» What needs to be done
Isolate every line in the data with the string "groups" and copy it.

########################################

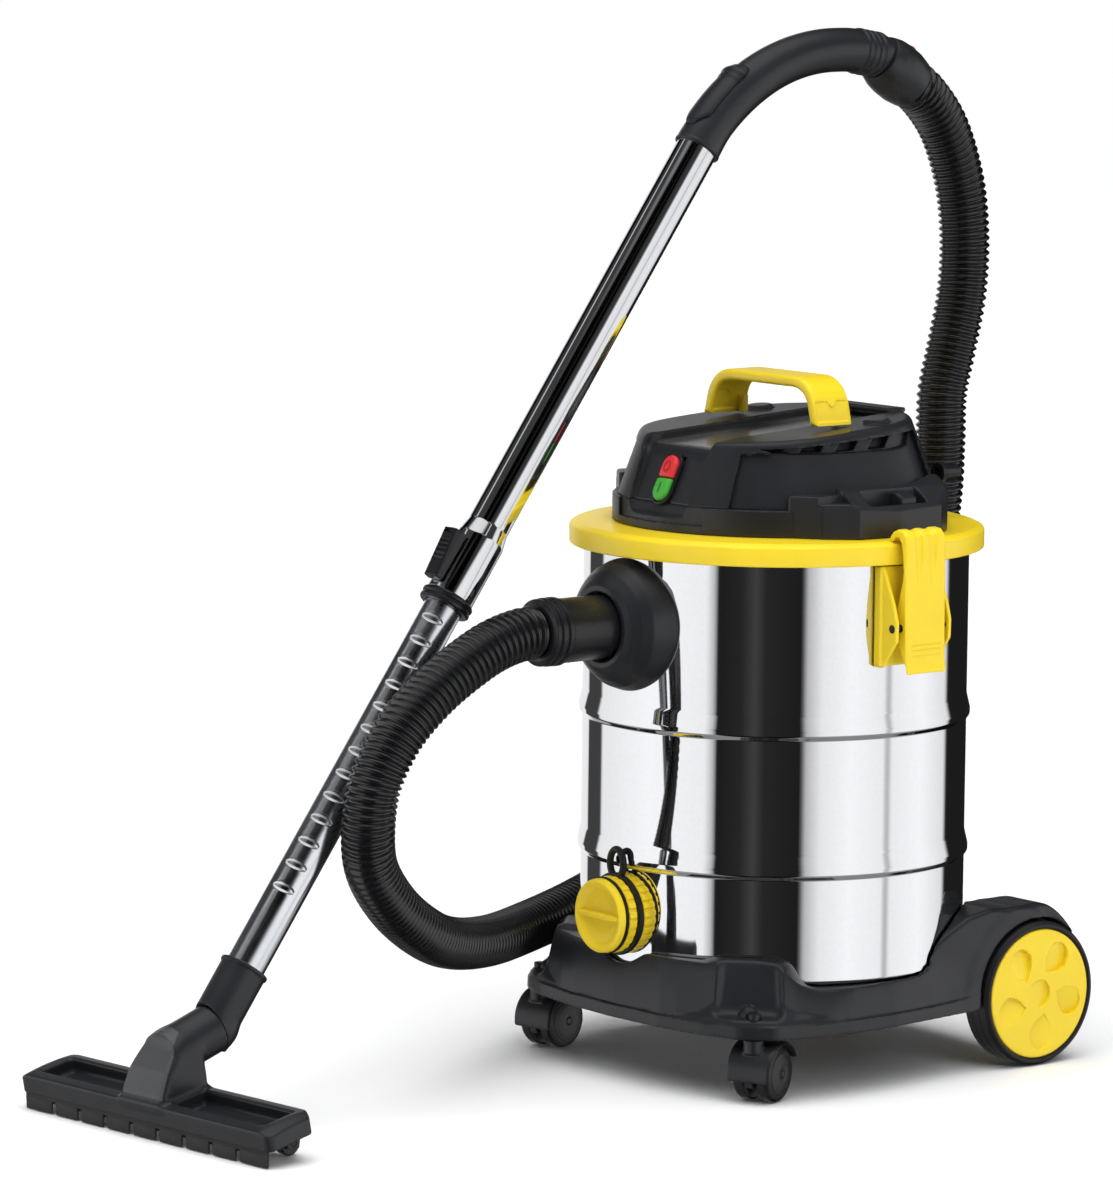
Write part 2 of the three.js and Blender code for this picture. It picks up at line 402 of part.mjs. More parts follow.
// ------------------------------------------------------------------- latches
for (const [side, s] of [["right", 1], ["left", -1]]) {
  const put = (g) => (s > 0 ? g : g.rotateZ(Math.PI));
  const yz = new THREE.Matrix4().makeBasis(new THREE.Vector3(1, 0, 0), new THREE.Vector3(0, 0, 1), new THREE.Vector3(0, -1, 0));
  // lever: hook over the lid ring, long face, thumb tail (drawn in x, z and extruded across)
  const lever = [[169.6, 466.6], [169.6, 471], [173, 475], [179.2, 477.6], [186, 476.8], [190.4, 472.5], [191.8, 464], [191.6, 440], [192.2, 400],
    [193.4, 366], [195.4, 357], [192.6, 356.4], [190.6, 366], [188.6, 400], [186.4, 436], [184.2, 460], [183.2, 466], [180, 470.2], [175.4, 470.6], [172.4, 466.6]];
  const body = combine(prism(lever, 44).applyMatrix4(yz).translate(0, 22, 0), [
    box(10, 3, 34, 187, 20.4, 397), box(10, 3, 34, 187, -20.4, 397)], [
    aim(cyl(2.9, 60, 14), [0, 1, 0]).translate(184.6, 0, 395)]);
  add(`latch_lever_${side}`, put(body), YELLOW, 0.4);
  const bracket = combine(box(6, 62, 76, 168.4, 0, 405), [
    box(22, 3, 36, 177, 26.6, 397), box(22, 3, 36, 177, -26.6, 397)], [tankClear.clone(),
    aim(cyl(2.4, 80, 14), [0, 1, 0]).translate(184.6, 0, 395)]);
  add(`latch_bracket_${side}`, put(bracket), YELLOW, 0.45);
  add(`latch_pin_${side}`, put(combine(aim(cyl(2.25, 58, 14), [0, 1, 0]).translate(184.6, 0, 395), [
    aim(cyl(4, 1.6, 16), [0, 1, 0]).translate(184.6, -29.3, 395)])), DARK, 0.4);
}

// ---------------------------------------------------------------------- hose
const hose = new THREE.CatmullRomCurve3(HOSE_PATH.map((p) => new THREE.Vector3(...p)), false, "centripetal");
add("hose", sweep(hose, HOSE_R, HOSE_BORE, 10, 40), DARK, 0.5);

// -------------------------------------------------------- grip and hose cuff
const P = (y, z) => new THREE.Vector3(WAND_X, y, z);
const along = (a, b) => new THREE.Vector3(0, b[0] - a[0], b[1] - a[1]).normalize();
const cuffDir = along(CUFF_A, CUFF_B), wandDir = along(WAND_FOOT, WAND_TOP);
const atCuff = (g) => aim(g, cuffDir.toArray()).translate(WAND_X, CUFF_A[0], CUFF_A[1]);
const cuffLen = Math.hypot(CUFF_B[0] - CUFF_A[0], CUFF_B[1] - CUFF_A[1]);
const outDir = new THREE.Vector3(0, -cuffDir.z, cuffDir.y);          // up from the cuff's axis
const buttonAt = P(CUFF_A[0], CUFF_A[1]).addScaledVector(cuffDir, 27);
const cuff = combine(atCuff(lathe([[17, 0.3], [21.5, 0.3], [23.5, 6], [25.3, 16], [25.5, 30], [24.2, 38], [23, cuffLen], [20, cuffLen], [17, cuffLen]], 28)), [], [
  aim(cyl(5.4, 17, 16), outDir.toArray()).translate(...buttonAt.clone().addScaledVector(outDir, 28.3).toArray())]);
add("hose_cuff_grip", cuff, BLACK, 0.45);
add("hose_release_button", aim(lathe([[0, 22.3], [4.9, 22.3], [4.9, 26.2], [3.6, 27.2], [0, 27.4]], 16), outDir.toArray())
  .translate(...buttonAt.toArray()), RED, 0.4);

const arc = [];
const a0 = Math.atan2(WAND_TOP[1] - GRIP_ARC_C[1], WAND_TOP[0] - GRIP_ARC_C[0]);
arc.push(P(...WAND_TOP), P(...WAND_TOP).add(along(WAND_FOOT, WAND_TOP).multiplyScalar(6)));
for (let i = 1; i <= 12; i++) {
  const a = a0 + (Math.PI / 2 - a0) * (i / 12);
  arc.push(P(GRIP_ARC_C[0] + GRIP_ARC_R * Math.cos(a), GRIP_ARC_C[1] + GRIP_ARC_R * Math.sin(a)));
}
const A = P(...CUFF_A);
arc.push(P(118, 864), P(135, 861.2), A.clone().addScaledVector(cuffDir, -4), A);
const gripCurve = new THREE.CatmullRomCurve3(arc, false, "centripetal");
const gripTube = sweep(gripCurve, GRIP_R, 15, 14, 18);
const alongWand = (L) => P(WAND_TOP[0], WAND_TOP[1]).addScaledVector(wandDir, -L);      // L down the wand from the grip
const onWand = (g, L = 0) => aim(g, wandDir.clone().negate().toArray()).translate(...alongWand(L).toArray());
add("grip_handle", combine(gripTube, [onWand(lathe([[18.4, -0.1], [20.3, -0.1], [20.3, 24], [18.4, 24]], 28))], []), BLACK, 0.45);
// sliding cover of the air hole, on the outer side of the bend
const capArc = [];
for (let i = 0; i <= 8; i++) {
  const a = a0 + (Math.PI / 2 - a0) * (0.06 + 0.36 * (i / 8));
  capArc.push(P(GRIP_ARC_C[0] + GRIP_ARC_R * Math.cos(a), GRIP_ARC_C[1] + GRIP_ARC_R * Math.sin(a)));
}
const band = new THREE.Shape();
for (let i = 0; i <= 6; i++) { const a = deg(-40 + (80 * i) / 6); i ? band.lineTo(22.6 * Math.cos(a), 22.6 * Math.sin(a)) : band.moveTo(22.6 * Math.cos(a), 22.6 * Math.sin(a)); }
for (let i = 6; i >= 0; i--) { const a = deg(-40 + (80 * i) / 6); band.lineTo(19.6 * Math.cos(a), 19.6 * Math.sin(a)); }
band.closePath();
// the section is placed ring by ring so that it always faces away from the bend's centre
function arcSkin(shape, pts) {
  const outline = shape.getPoints().slice(0, -1).map((v) => [v.x, v.y]), rings = [];
  const place = (c) => { const o = new THREE.Vector3(0, c.y - GRIP_ARC_C[0], c.z - GRIP_ARC_C[1]).normalize();
    return outline.map(([u, v]) => [c.x + v, c.y + u * o.y, c.z + u * o.z]); };
  const faces = THREE.ShapeUtils.triangulateShape(outline.map(([x, y]) => new THREE.Vector2(x, y)), []);
  const n = outline.length, pos = [], idx = [];
  pts.forEach((p) => place(p).forEach((v) => pos.push(...v)));
  for (let k = 0; k + 1 < pts.length; k++) for (let i = 0; i < n; i++) {
    const j = (i + 1) % n, a = k * n + i, b = k * n + j, c = (k + 1) * n + i, d = (k + 1) * n + j;
    idx.push(a, b, d, a, d, c);
  }
  const last = (pts.length - 1) * n;
  for (const [a, b, c] of faces) { idx.push(a, c, b); idx.push(last + a, last + b, last + c); }
  const g = new THREE.BufferGeometry();
  g.setAttribute("position", new THREE.BufferAttribute(new Float32Array(pos), 3));
  g.setIndex(idx);
  return g;
}
add("air_slider", arcSkin(band, capArc), BLACK, 0.5);

// ----------------------------------------------------------- telescopic wand
add("wand_upper_tube", onWand(lathe([[17.1, 0.3], [UPPER_R, 0.3], [UPPER_R, 384], [UPPER_FLARE_R, 396], [UPPER_FLARE_R, 452], [19.6, 452], [19.6, 398], [17.1, 385]], 28)), STEEL, 0.08, 1);
add("wand_end_ring", onWand(lathe([[17.2, 452.3], [22.4, 452.3], [22.4, 456], [21, 457.3], [22.4, 458.6], [22.4, 462], [17.2, 462]], 28)), DARK, 0.45);
add("wand_lower_tube", onWand(lathe([[15.5, 405], [LOWER_R, 405], [LOWER_R, 836], [15.5, 836]], 28)), STEEL, 0.08, 1);
// thumb slider of the wand, on the upper side of its flared end
const n1 = new THREE.Vector3(0, -wandDir.z, wandDir.y);
const sliderGeo = combine(prism([[-9, 21.6], [9, 21.6], [10.5, 25], [8, 33], [-8, 33], [-10.5, 25]], 44), [], [box(40, 12, 16, 0, 37, 40).rotateX(0)]);
const basis = new THREE.Matrix4().makeBasis(new THREE.Vector3(1, 0, 0).negate(), n1, wandDir.clone().negate());
add("wand_release_slider", sliderGeo.applyMatrix4(basis).translate(...alongWand(403).toArray()), DARK, 0.45);

// -------------------------------------------------------------- floor nozzle
const neckDir = new THREE.Vector3(0, ...NECK_DIR).normalize();
const sleeve = onWand(lathe([[16.9, 807.6], [20.6, 807.6], [20.6, 810.6], [19.6, 811.6], [19.8, 862], [16.9, 862]], 26));
const seamAt = P(...SEAM);
const elbow = combine(sleeve, [
  new THREE.SphereGeometry(20.2, 14, 10).translate(...seamAt.clone().addScaledVector(neckDir, 3).toArray())], [
  onWand(cyl(16.9, 60, 26).translate(0, 0, 837)),
  aim(box(80, 80, 60, 0, 0, -29.7), neckDir.toArray()).translate(...seamAt.toArray()),
  aim(cyl(15, 14, 20), neckDir.toArray()).translate(...seamAt.toArray())]);
add("nozzle_elbow", elbow, BLACK, 0.5);

const noz = new THREE.Group();
noz.position.set(NOZ.x, NOZ.y, 0);
noz.rotation.z = deg(NOZ.yaw);
model.add(noz);
noz.updateMatrixWorld(true);
const toNoz = (g) => g.applyMatrix4(noz.matrixWorld.clone().invert());
const L2 = NOZ.len / 2, D2 = NOZ.depth / 2;
// head of the nozzle, tilted so that its back stands higher
const frameShape = ngon([[-L2, -D2], [L2, -D2], [L2 - 3, D2 - 6], [L2 - 14, D2], [-L2 + 14, D2], [-L2 + 3, D2 - 6]]);
const tiltUp = (g) => g.rotateX(deg(NOZ.tilt)).translate(0, 0, 27.6);
const nozzleCuts = [];
for (const s of [1, -1]) nozzleCuts.push(tiltUp(box(108, 28, 16, s * 84, 0, 6)));     // deep pockets in the top
nozzleCuts.push(tiltUp(box(290, 38, 6, 0, 0, -9)));                                  // suction slot underneath
const lugs = [];
for (const s of [1, -1]) for (const k of [1, -1]) {
  lugs.push(box(3, 11, 19, s * 125 + k * 6.1, 22, 16.5));
  nozzleCuts.push(cyl(2.7, 12, 12).rotateY(Math.PI / 2).translate(s * 125 + k * 7, 22, 11));
}
const neck = toNoz(aim(lathe([[13.5, -46], [20.6, -46], [20.6, -0.3], [13.5, -0.3]], 26), neckDir.toArray()).translate(...seamAt.toArray()));
const hump = prism([[-26, 26], [-22, 44], [-6, 76], [2, 84], [14, 84], [22, 60], [22, 34], [10, 26]], 46)
  .applyMatrix4(new THREE.Matrix4().makeBasis(new THREE.Vector3(0, 1, 0), new THREE.Vector3(0, 0, 1), new THREE.Vector3(1, 0, 0))).translate(-23, 0, 0);
const body = combine(tiltUp(new THREE.ExtrudeGeometry(frameShape, { depth: NOZ.high, bevelEnabled: false }).translate(0, 0, -NOZ.high / 2)), [hump, neck, ...lugs], [
  ...nozzleCuts, toNoz(aim(cyl(13.5, 44, 26), neckDir.toArray()).translate(...seamAt.clone().addScaledVector(neckDir, -20).toArray()))]);
add("nozzle_body", body, BLACK, 0.5, 0, noz);
const teeth = [];
for (let i = 0; i < 8; i++) teeth.push(box(7, 10, 8, -L2 + 16 + 31.4 * (i + 1) - 3, -14, 4));
add("nozzle_strip", combine(box(286, 3.2, 18.2, 0, -14, 9.1), [], teeth), DARK, 0.8, 0, noz);
for (const [n, s] of [["left", -1], ["right", 1]])
  add(`nozzle_wheel_${n}`, lathe([[0, -7.4], [2.3, -7.4], [2.3, -4], [9.6, -4], [11, -2.6], [11, 2.6], [9.6, 4], [2.3, 4], [2.3, 7.4], [0, 7.4]], 24)
    .rotateY(Math.PI / 2).translate(s * 125, 22, 11), DARK, 0.6, 0, noz);

// ------------------------------------------------- origin at the footprint's centre
const bounds = new THREE.Box3();
model.updateMatrixWorld(true);
model.traverse((o) => {
  if (!o.isMesh || ["hose", "hose_cuff_inlet", "hose_cuff_grip"].includes(o.name)) return;
  bounds.union(new THREE.Box3().setFromObject(o, true));
});
const part = new THREE.Group();
model.position.set(-(bounds.min.x + bounds.max.x) / 2, -(bounds.min.y + bounds.max.y) / 2, -bounds.min.z);
part.add(model);
part.updateMatrixWorld(true);

export default part;
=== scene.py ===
import bpy, json, math
import numpy as np
from mathutils import Matrix, Vector

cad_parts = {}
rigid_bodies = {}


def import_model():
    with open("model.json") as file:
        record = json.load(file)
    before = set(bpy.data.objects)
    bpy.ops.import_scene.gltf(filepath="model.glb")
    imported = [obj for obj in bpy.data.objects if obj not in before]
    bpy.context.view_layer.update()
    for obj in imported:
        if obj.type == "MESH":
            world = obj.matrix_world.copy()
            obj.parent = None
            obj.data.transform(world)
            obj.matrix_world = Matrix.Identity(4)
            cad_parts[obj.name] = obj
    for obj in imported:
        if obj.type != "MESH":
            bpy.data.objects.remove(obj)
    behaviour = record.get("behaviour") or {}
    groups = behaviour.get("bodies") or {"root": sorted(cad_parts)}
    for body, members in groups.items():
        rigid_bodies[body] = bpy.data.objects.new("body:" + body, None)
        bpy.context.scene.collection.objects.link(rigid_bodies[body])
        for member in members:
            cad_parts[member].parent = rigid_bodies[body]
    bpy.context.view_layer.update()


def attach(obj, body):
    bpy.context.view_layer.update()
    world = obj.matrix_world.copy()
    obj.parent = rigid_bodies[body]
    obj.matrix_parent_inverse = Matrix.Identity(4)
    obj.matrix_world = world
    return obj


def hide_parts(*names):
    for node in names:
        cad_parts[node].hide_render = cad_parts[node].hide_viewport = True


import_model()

# Everything below is laid out in millimetres around the tank's axis at the floor
# (+X right, -Y front, +Z up) and moved into the frame by OFF.
OFF = np.array([4.1967, 205.9364, 0.0])
rad = math.radians


def F(p):
    """millimetres around the tank's axis -> metres in the frame"""
    return (np.asarray(p, float) + OFF) / 1000.0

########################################

» Answer below
    groups = behaviour.get("bodies") or {"root": sorted(cad_parts)}
    for body, members in groups.items():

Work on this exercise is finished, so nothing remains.